Wolverine Tower,1st Flr,R1066 3003 South State Street
Ann Arbor, MI 48109-1274
United States

 (734) 936-1289
 Nonprofit College or University
Abstract

This work will develop and validate a high-fidelity LES combustion model based on Flamelet Progress Variable approach for accurate prediction of high-speed turbulent combustion. The flamelet-modeling paradigm facilitates consideration of detailed reaction chemistry and complex turbulence-chemistry interaction, which is critical for high-speed hydrocarbon combustion. A work plan is proposed that integrates systematic model analysis using relevant DNS databases, algorithmic developments, and model validation against relevant experimental data. The Phase-II efforts will address critical modeling aspect that have been identified in Phase I in association with the prediction of JICF autoignition regimes, air-fuel mixing, and heat-transfer.

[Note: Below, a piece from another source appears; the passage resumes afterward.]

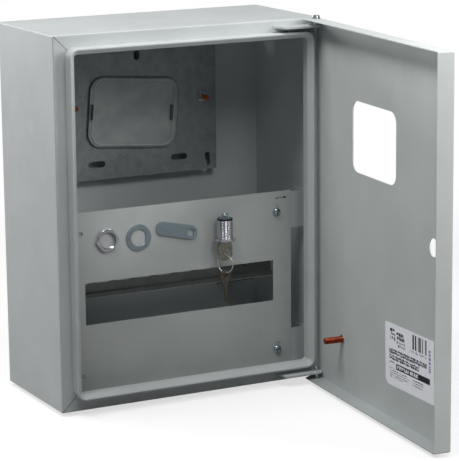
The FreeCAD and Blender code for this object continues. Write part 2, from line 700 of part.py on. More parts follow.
def cam_screw():
    low = LOCK_TOP + COLLAR_GAP
    head_low = CAM_SCREW_TOP - CAM_SCREW_HEAD_HIGH
    head = rod_z(LOCK_X, LOCK_Y, CAM_SCREW_HEAD_R, head_low, CAM_SCREW_TOP)
    top = [e for e in head.Edges if e.BoundBox.ZMin > CAM_SCREW_TOP - 0.01]
    head = head.makeFillet(0.8, top)
    neck = rod_z(LOCK_X, LOCK_Y, CAM_SCREW_HEAD_R - 0.6, low + COLLAR_HIGH, head_low)
    return head.fuse([neck, rod_z(LOCK_X, LOCK_Y, CAM_SCREW_R, low, CAM_SCREW_TOP - 1)]).removeSplitter()


def key_in_lock():
    y0 = LOCK_Y - KEY_THICK / 2
    y1 = LOCK_Y + KEY_THICK / 2
    face = LOCK_FACE - PLUG_PROUD
    low = LOCK_FACE - KEY_BOW_LONG
    bow = rect_y(LOCK_X, (low + face) / 2, KEY_BOW_WIDE, face - low, KEY_BOW_CORNER, y0, y1)
    blade = box(LOCK_X - KEY_BLADE / 2, LOCK_X + KEY_BLADE / 2, y0, y1, face - 1, face + KEY_BLADE_LONG)
    key = bow.fuse(blade).removeSplitter()
    return key.cut(rod_y(LOCK_X, KEY_HOLE_Z, KEY_HOLE_R, y0 - 1, y1 + 1))


def key_ring():
    ring = Part.makeTorus(RING_R, RING_WIRE, V(LOCK_X, LOCK_Y, RING_Z), V(0, 1, 0))
    return turned(ring, LOCK_X, LOCK_Y, RING_TURN)


def spare_key():
    y0 = LOCK_Y - KEY_THICK / 2
    y1 = LOCK_Y + KEY_THICK / 2
    half = SPARE_BLADE / 2
    low = SPARE_BOW_Z - SPARE_NECK
    bow = rod_y(LOCK_X, SPARE_BOW_Z, SPARE_BOW_R, y0, y1)
    neck_wide = math.sqrt(SPARE_BOW_R ** 2 - SPARE_NECK ** 2)
    corners = [(LOCK_X - neck_wide, low), (LOCK_X - half, SPARE_SHOULDER_Z), (LOCK_X - half, SPARE_TIP + 2),
               (LOCK_X, SPARE_TIP), (LOCK_X + half, SPARE_TIP + 2), (LOCK_X + half, SPARE_SHOULDER_Z),
               (LOCK_X + neck_wide, low)]
    blade = plate_y(corners, [0.0] * 7, y0, y1)
    key = bow.fuse(blade).removeSplitter()
    return key.cut(rod_y(LOCK_X, SPARE_HOLE_Z, KEY_HOLE_R, y0 - 1, y1 + 1))


def lock_nut():
    front = PANEL_FRONT - NUT_HIGH
    nut = hexagon(V(NUT_X, front, NUT_Z), "y", NUT_FLATS, NUT_HIGH, 6.0)
    cone = Part.makeCone(NUT_FLATS / 2 * 1.02, NUT_FLATS / 2 * 1.3, NUT_HIGH, V(NUT_X, front, NUT_Z), V(0, 1, 0))
    return nut.common(cone).cut(rod_y(NUT_X, NUT_Z, NUT_HOLE_R, front - 1, PANEL_FRONT + 1))


def lock_washer():
    front = PANEL_FRONT - WASHER_THICK
    disc = rod_y(WASHER_X, WASHER_Z, WASHER_R, front, PANEL_FRONT)
    hole = rod_y(WASHER_X, WASHER_Z, WASHER_HOLE_R, front - 1, PANEL_FRONT + 1)
    hole = hole.common(box(WASHER_X - 20, WASHER_X + WASHER_FLAT, front - 1, PANEL_FRONT + 1,
                           WASHER_Z - 20, WASHER_Z + 20))
    return disc.cut(hole)


def lock_cam():
    front = PANEL_FRONT - CAM_THICK
    cam = rect_y(CAM_X, CAM_Z, CAM_LONG, CAM_WIDE, CAM_CORNER, front, PANEL_FRONT)
    hole_x = CAM_X + CAM_LONG / 2 - CAM_WIDE / 2
    half = CAM_HOLE / 2
    hole = box(hole_x - half, hole_x + half, front - 1, PANEL_FRONT + 1, CAM_Z - half, CAM_Z + half)
    cam = cam.cut(hole)
    cam.rotate(V(CAM_X, 0, CAM_Z), V(0, 1, 0), CAM_TILT)
    return cam


DOOR_SHEET = door_sheet()

NODES = {
    "body_shell": body_shell(),
    "hinge_leaf_upper": hinge_leaf(),
    "hinge_leaf_lower": mirrored_z(hinge_leaf()),
    "hinge_screw_upper": hinge_screw(),
    "hinge_screw_lower": mirrored_z(hinge_screw()),
    "door_panel": door_piece("face"),
    "door_flange_top": door_piece("top"),
    "door_flange_bottom": door_piece("bottom"),
    "door_flange_free": door_piece("free"),
    "door_flange_hinge": door_piece("hinge"),
    "door_earth_stud": door_earth_stud(),
    "door_stud_washer": door_stud_washer(),
    "door_label": door_label(),
    "meter_plate": meter_plate(),
    "plate_studs": plate_studs(),
    "plate_washers": plate_washers(),
    "plate_nuts": plate_nuts(),
    "inner_panel": inner_panel(),
    "panel_bracket_upper_left": panel_bracket("upper", "left"),
    "panel_bracket_upper_right": panel_bracket("upper", "right"),
    "panel_bracket_lower_left": panel_bracket("lower", "left"),
    "panel_bracket_lower_right": panel_bracket("lower", "right"),
    "panel_screws": panel_screws(),
    "din_rail": din_rail(),
    "rail_support_left": rail_support("left"),
    "rail_support_right": rail_support("right"),
    "rail_screws": rail_screws(),
    "window_pane": window_pane(),
    "lock_body": lock_body(),
    "lock_plug": lock_plug(),
    "lock_collar": lock_collar(),
    "cam_screw": cam_screw(),
    "key_in_lock": key_in_lock(),
    "key_ring": key_ring(),
    "spare_key": spare_key(),
    "lock_nut": lock_nut(),
    "lock_washer": lock_washer(),
    "lock_cam": lock_cam(),
}

os.makedirs("parts", exist_ok=True)
for name, shape in NODES.items():
    shape.exportStep("parts/" + name + ".step")
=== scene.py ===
import json
import math

import bmesh
import bpy
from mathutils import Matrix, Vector


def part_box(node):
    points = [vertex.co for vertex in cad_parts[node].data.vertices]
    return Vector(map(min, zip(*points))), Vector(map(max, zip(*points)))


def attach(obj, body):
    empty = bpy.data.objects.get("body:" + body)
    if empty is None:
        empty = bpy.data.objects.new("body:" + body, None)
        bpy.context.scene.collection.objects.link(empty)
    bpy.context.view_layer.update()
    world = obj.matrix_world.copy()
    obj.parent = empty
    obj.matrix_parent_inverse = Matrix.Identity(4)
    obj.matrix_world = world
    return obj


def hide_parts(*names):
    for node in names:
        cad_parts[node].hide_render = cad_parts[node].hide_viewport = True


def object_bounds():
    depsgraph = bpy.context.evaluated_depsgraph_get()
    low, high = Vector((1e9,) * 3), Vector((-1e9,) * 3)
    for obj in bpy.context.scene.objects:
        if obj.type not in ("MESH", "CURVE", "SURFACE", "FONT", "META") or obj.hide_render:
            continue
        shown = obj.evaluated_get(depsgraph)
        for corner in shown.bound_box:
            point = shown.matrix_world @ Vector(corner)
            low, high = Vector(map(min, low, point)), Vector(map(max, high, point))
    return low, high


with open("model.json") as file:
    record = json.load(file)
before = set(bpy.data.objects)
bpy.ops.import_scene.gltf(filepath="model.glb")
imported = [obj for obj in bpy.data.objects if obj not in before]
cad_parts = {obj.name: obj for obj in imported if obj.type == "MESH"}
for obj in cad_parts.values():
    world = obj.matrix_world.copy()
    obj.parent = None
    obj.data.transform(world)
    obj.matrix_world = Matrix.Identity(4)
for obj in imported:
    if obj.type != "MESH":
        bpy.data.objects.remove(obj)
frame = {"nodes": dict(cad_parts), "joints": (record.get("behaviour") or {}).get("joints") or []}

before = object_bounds()
MM = 0.001
NODES = frame["nodes"]
JOINTS = {joint["name"]: joint for joint in frame["joints"]}


# Places read from the frame, in millimetres: X right, Y into the wall, Z up

def tenth(metres):
    return round(metres / MM, 1)


def low_of(node):
    """Lowest corner of a node."""
    return [tenth(v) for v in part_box(node)[0]]


def high_of(node):
    """Highest corner of a node."""
    return [tenth(v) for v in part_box(node)[1]]


def middle_of(node):
    low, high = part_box(node)
    return [tenth((a + b) / 2) for a, b in zip(low, high)]


def ends_of(node, r):
    """Axes of a node's two equal screws or studs of radius r, the upper or left one first."""
    low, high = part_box(node)
    r *= MM
    return (tenth(low.x + r), tenth(high.z - r)), (tenth(high.x - r), tenth(low.z + r))


HALF_W, _, HALF_H = high_of("body_shell")
FRONT = high_of("hinge_leaf_upper")[1]
PANEL_FRONT = low_of("inner_panel")[1]
PLATE_FRONT = low_of("meter_plate")[1]
PIN_X, PIN_Y, _ = [tenth(v) for v in JOINTS["door_hinge"]["pos_m"]]
DOOR_ANGLE = math.radians(-JOINTS["door_hinge"]["range_deg"][0])
LOCK_X, LOCK_Y, _ = [tenth(v) for v in JOINTS["lock_turn"]["pos_m"]]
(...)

To this end, it is proposed to develop and implement an unsteady flamelet progress-variable model in order to provide an accurate description of transient ignition regimes that are present in high-speed turbulent combustion regimes. To enable a computationally efficient chemistry representation technique that provides a rigorous error control, in situ adaptive tabulation (ISAT) will be employed. The unsteady flamelet-model will be extended to include the effect of heat losses. The models will be implemented in Cascade"s state-of-the-art unstructured LES solver, CharLES and it be used to simulate the HIFIRE Direct Connect Rig experiment for which a proof of concept LES was demonstrated in Phase I.